A weekly radio program called “This American Life’ said that it found the secretly kept formula in an article in Coke's hometown newspaper, The Atlanta Journal-Constitution, from February 1979.
A photo had appeared with the article which depicts pages from a notebook with a handwritten list of ingredients such as lime juice, sugar, vanilla and caramel. It also shows oils of cinnamon, coriander, neroli, nutmeg, orange and lemon.
The show is produced by Chicago's WBEZ-FM and distributed by Public Radio International.
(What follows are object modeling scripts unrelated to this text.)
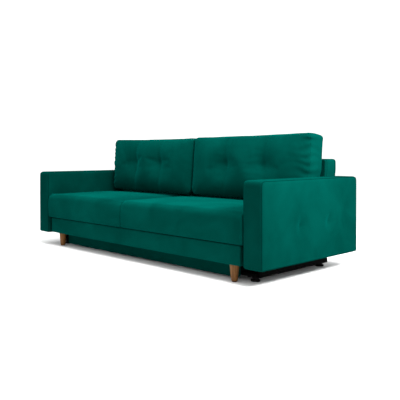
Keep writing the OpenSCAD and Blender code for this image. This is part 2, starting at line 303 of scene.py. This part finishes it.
class Block:
    """A closed box of quads. home keeps each vertex's place on the box, points its present place."""

    def __init__(self, low, high, band, step):
        self.low, self.high = np.array(low, float), np.array(high, float)
        self.lines = [ticks(a, b, min(w, (b - a) * 0.3), step) for a, b, w in zip(low, high, band)]
        shape = [len(line) for line in self.lines]
        outside = np.zeros(shape, bool)
        for axis in range(3):
            for end in (0, -1):
                outside[tuple(end if a == axis else slice(None) for a in range(3))] = True
        self.index = np.full(shape, -1)
        self.index[outside] = np.arange(outside.sum())
        where = np.nonzero(outside)
        self.home = np.column_stack([line[i] for line, i in zip(self.lines, where)])
        self.points = self.home.copy()
        sides, self.side_of = [], []
        for axis in range(3):
            for end, low_end in ((0, True), (-1, False)):
                grid = self.index.take(end, axis=axis)
                corners = [grid[:-1, :-1], grid[1:, :-1], grid[1:, 1:], grid[:-1, 1:]]
                quads = np.stack(corners, -1).reshape(-1, 4)
                sides.append(quads[:, ::-1] if low_end != (axis == 1) else quads)
                self.side_of += [(axis, -1 if low_end else 1)] * len(quads)
        self.faces = np.concatenate(sides)

    def share(self):
        """Each vertex's place on the box from 0 to 1 along each axis."""
        return (self.home - self.low) / (self.high - self.low)

    def normals(self):
        p, f = self.points, self.faces
        across = np.cross(p[f[:, 2]] - p[f[:, 0]], p[f[:, 3]] - p[f[:, 1]])
        total = np.zeros_like(p)
        for corner in range(4):
            np.add.at(total, f[:, corner], across)
        return total / np.maximum(np.linalg.norm(total, axis=1, keepdims=True), 1e-12)

    def round(self, axis, edge, corners):
        """Rounds the edges of the two faces across axis, and the four corners of their outline.

        corners gives a radius for (low, low), (high, low), (high, high) and (low, high) of the other axes.
        """
        b, c = [a for a in range(3) if a != axis]
        p, low, high = self.points, self.low, self.high
        inner = np.clip(p, low + edge, high - edge)
        over = p - inner
        side = np.abs(over[:, axis])
        rim = np.maximum(np.abs(over[:, b]), np.abs(over[:, c]))
        reach = np.maximum(np.hypot(side, rim), 1e-9)
        bent = (side > 0) & (rim > 0)
        scale = np.where(bent, np.maximum(side, rim) / reach, 1.0)
        p = np.where(bent[:, None], inner + over * scale[:, None], p)
        for (at_b, at_c), radius in zip(((0, 0), (1, 0), (1, 1), (0, 1)), corners):
            centre_b = high[b] - radius if at_b else low[b] + radius
            centre_c = high[c] - radius if at_c else low[c] + radius
            db, dc = p[:, b] - centre_b, p[:, c] - centre_c
            inside = ((db > 0) == bool(at_b)) & ((dc > 0) == bool(at_c))
            factor = np.maximum(np.abs(db), np.abs(dc)) / np.maximum(np.hypot(db, dc), 1e-9)
            p[:, b] = np.where(inside, centre_b + db * factor, p[:, b])
            p[:, c] = np.where(inside, centre_c + dc * factor, p[:, c])
        self.points = p

    def swell(self, amount):
        """Moves each vertex out along its normal."""
        self.points = self.points + self.normals() * np.asarray(amount)[:, None]

    def facing(self, axis, sign):
        """How far each vertex faces one way, from 0 to 1."""
        return np.clip(self.normals()[:, axis] * sign, 0.0, 1.0)

    def object(self, name, material, subdivide=True, second=None, main_sides=()):
        """Makes the mesh. Where second is given, it covers every side but main_sides."""
        mesh = bpy.data.meshes.new(name)
        mesh.from_pydata(self.points.tolist(), [], self.faces.tolist())
        mesh.materials.append(material)
        if second:
            mesh.materials.append(second)
            indices = [int(side not in main_sides) for side in self.side_of]
            mesh.polygons.foreach_set("material_index", indices)
        mesh.shade_smooth()
        made = bpy.data.objects.new(name, mesh)
        bpy.context.scene.collection.objects.link(made)
        if subdivide:
            subdivided(made)
        return made


def subdivided(piece):
    softer = piece.modifiers.new("smooth", "SUBSURF")
    softer.levels = softer.render_levels = 1


def hump(share, power=2.5):
    """1 in the middle of a span and 0 at its ends."""
    return 1.0 - np.abs(2.0 * share - 1.0) ** power


def bell(distance, width):
    return np.exp(-((distance / width) ** 2))


def cloud(points, scale, seed):
    """Smooth noise from about -1 to 1 at each point."""
    offset = Vector((seed * 7.3, seed * 3.1, seed * 5.7))
    return np.array([noise.noise(Vector(p) * scale + offset) for p in points])


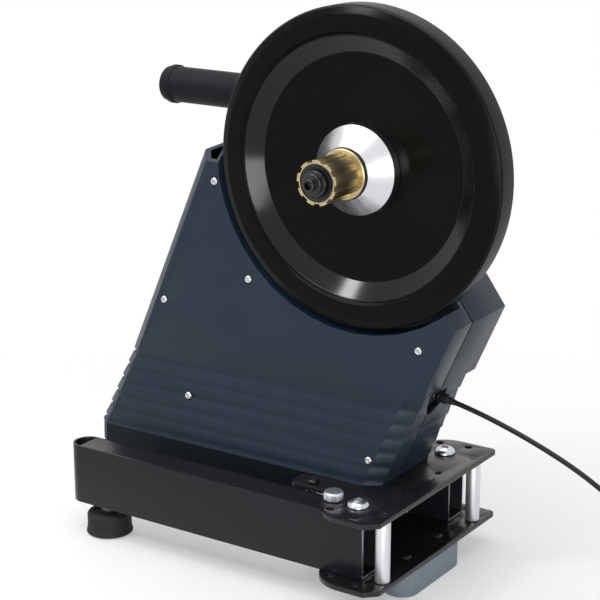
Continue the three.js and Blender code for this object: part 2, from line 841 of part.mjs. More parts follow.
function framePlate(y0, withWing) {
  const y1 = y0 + framePlateThickness;
  const foot = upperTopZ + seat;
  const plate = plateY(shapeOf(frameOutline(withWing)), y0, y1);
  const flange = block(frameFootBackX, frameFootFrontX, y0 - frameFlangeWidth, y1,
    foot, foot + framePlateThickness);
  const holes = [rod('y', 0, 0, axleRadius + seat, y0 - overrun, y1 + overrun)];
  const drill = (x, z, radius) => {
    holes.push(rod('y', x, z, radius, y0 - overrun, y1 + overrun, 16));
  };
  const boltHole = frameBoltRadius + screwClearance;
  for (const x of handleBoltXs) drill(x, handleZ, boltHole);
  holes.push(rod('z', footBoltX, y0 - footBoltInset, boltHole, foot - overrun,
    foot + framePlateThickness + overrun, 16));
  const pins = withWing ? guidePinPlaces().map(([x, z]) => (
    rod('y', x, z, guidePinRadius, guidePinFrontY, y0 + overrun, 16))) : [];
  if (withWing) drill(leadScrewX, leadScrewZ, leadScrewRadius + runningGap);
  return cut(join([plate, flange, ...pins]), holes);
}

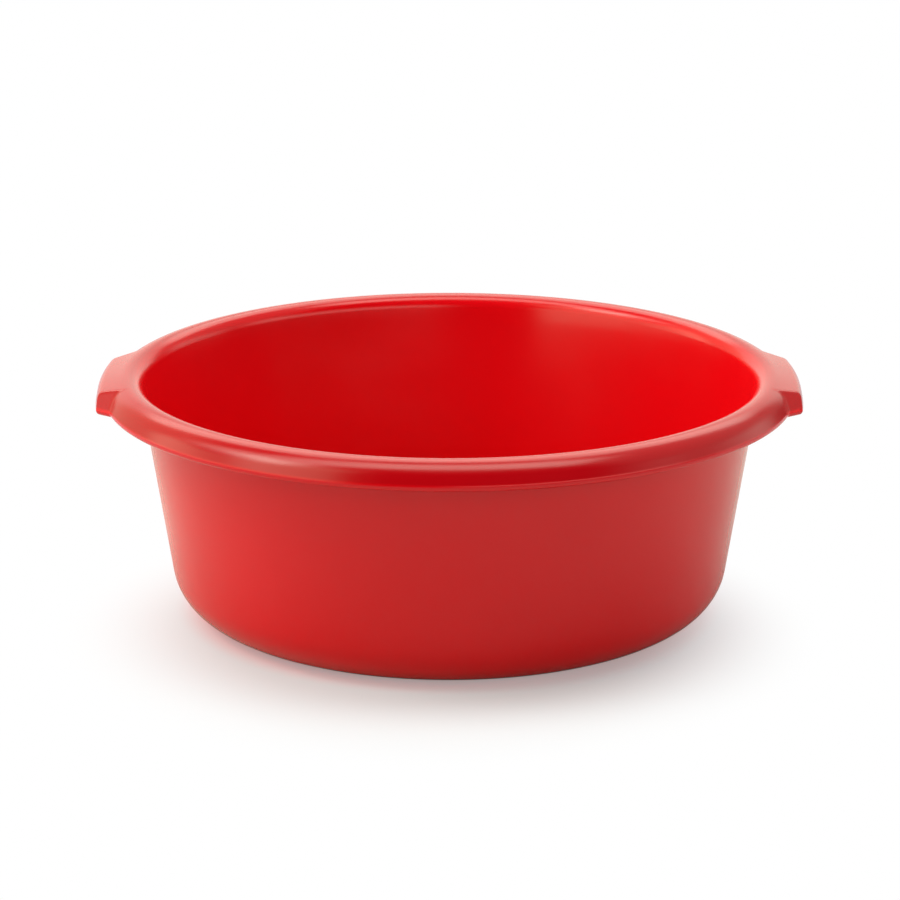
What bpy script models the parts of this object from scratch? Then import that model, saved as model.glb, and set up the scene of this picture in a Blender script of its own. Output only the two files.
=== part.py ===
"""Round plastic washing basin, one moulding with a grip drawn out of its rim on each side.

The basin is a shell of even thickness. Its upper surface is a turned profile: floor, rounded
heel, leaning wall, arched rim, sloping skirt and a lip rolled under. On the two sides along X
the skirt is drawn out to a flatter, wider rim with a steep outer wall and a slanting face at
each end: the grips. The shell's thickness then goes below and outside that surface. Metres,
+Z up, the origin on the ground under the basin's middle.
"""

import math

import bmesh
import bpy
from mathutils import Vector

BASIN_HEIGHT = 0.1405
SHELL_THICKNESS = 0.0018

RIM_RADIUS = 0.1983
CREST_INSET = 0.0136
RIM_DROP = 0.012
RIM_INNER_CURVE = 0.0088
RIM_OUTER_CURVE = 0.01
LIP_CURVE = 0.0026
LIP_ROLL = math.radians(160)

FOOT_RADIUS = 0.1318
HEEL_CURVE = 0.0297
FOOT_RING_WIDTH = 0.0198
FLOOR_PANEL_SLOPE_WIDTH = 0.006
FLOOR_PANEL_RISE = 0.002

GRIP_OVERHANG = 0.0042
GRIP_CURVE_SHIFT = 0.1405
GRIP_HALF_LENGTH = 0.0482
GRIP_END_TURN = math.radians(51.7)
GRIP_END_SLOPE = math.radians(41.3)
GRIP_WALL_SLOPE = math.radians(79)
GRIP_TOP_SLOPE = math.radians(14.4)
GRIP_SHOULDER_CURVE = 0.0049
GRIP_END_EDGE_BLEND = 0.001
GRIP_VALLEY_BLEND = 0.0015

AROUND_STEPS = 96
HEEL_STEPS = 5
INNER_CURVE_STEPS = 4
OUTER_CURVE_STEPS = 4
SKIRT_STEPS = 6
LIP_STEPS = 4
END_STEPS = 2
HALVING_STEPS = 30

MERGE_DISTANCE = 0.00005
SMOOTH_ANGLE = math.radians(35)

PLASTIC_COLOUR = (0.54, 0.008, 0.016, 1.0)
PLASTIC_ROUGHNESS = 0.32

CREST_RADIUS = RIM_RADIUS - CREST_INSET
GRIP_REACH = RIM_RADIUS + GRIP_OVERHANG
GRIP_PLAN_CURVE = GRIP_REACH + GRIP_CURVE_SHIFT
PANEL_FOOT_RADIUS = FOOT_RADIUS - FOOT_RING_WIDTH
PANEL_RADIUS = PANEL_FOOT_RADIUS - FLOOR_PANEL_SLOPE_WIDTH
LIP_CENTRE = (RIM_RADIUS - LIP_CURVE, BASIN_HEIGHT - RIM_DROP)
OUTER_CURVE_CENTRE = (CREST_RADIUS, BASIN_HEIGHT - RIM_OUTER_CURVE)
INNER_CURVE_CENTRE = (CREST_RADIUS, BASIN_HEIGHT - RIM_INNER_CURVE)
HEEL_CENTRE = (FOOT_RADIUS, HEEL_CURVE)


def arc(centre, radius, start, end, steps):
    """Points from angle start to angle end, measured from +X towards +Z, both ends included."""
    angles = [start + (end - start) * step / steps for step in range(steps + 1)]
    return [(centre[0] + radius * math.cos(a), centre[1] + radius * math.sin(a)) for a in angles]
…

The show claims that the notebook originally belonged to a friend of John Pemberton, the pharmacist who created Coca-Cola in 1886.
The largest soft drink-maker of the world, Coke denied that the formula is the same as the one for its cola, which is kept in an Atlanta bank vault.
The show further said that the recipe matched another one which was once found in a notebook owned by Pemberton, which is there in Coke's archives.
Philip Mooney , the archive director told the show that many similar, if not alike, recipes have came up in the past, claiming to be the one for what has become one of the world's best-known brands.
Mooney told the show, that he does not believe that this is the formula that had gone to the market.
But the journalists connected with the public radio program "This American Life" believes that they've found out the recipe, and their revelation has created such a sensation with numerous people wanting to see the recipe, their website crashed for hours on Tuesday.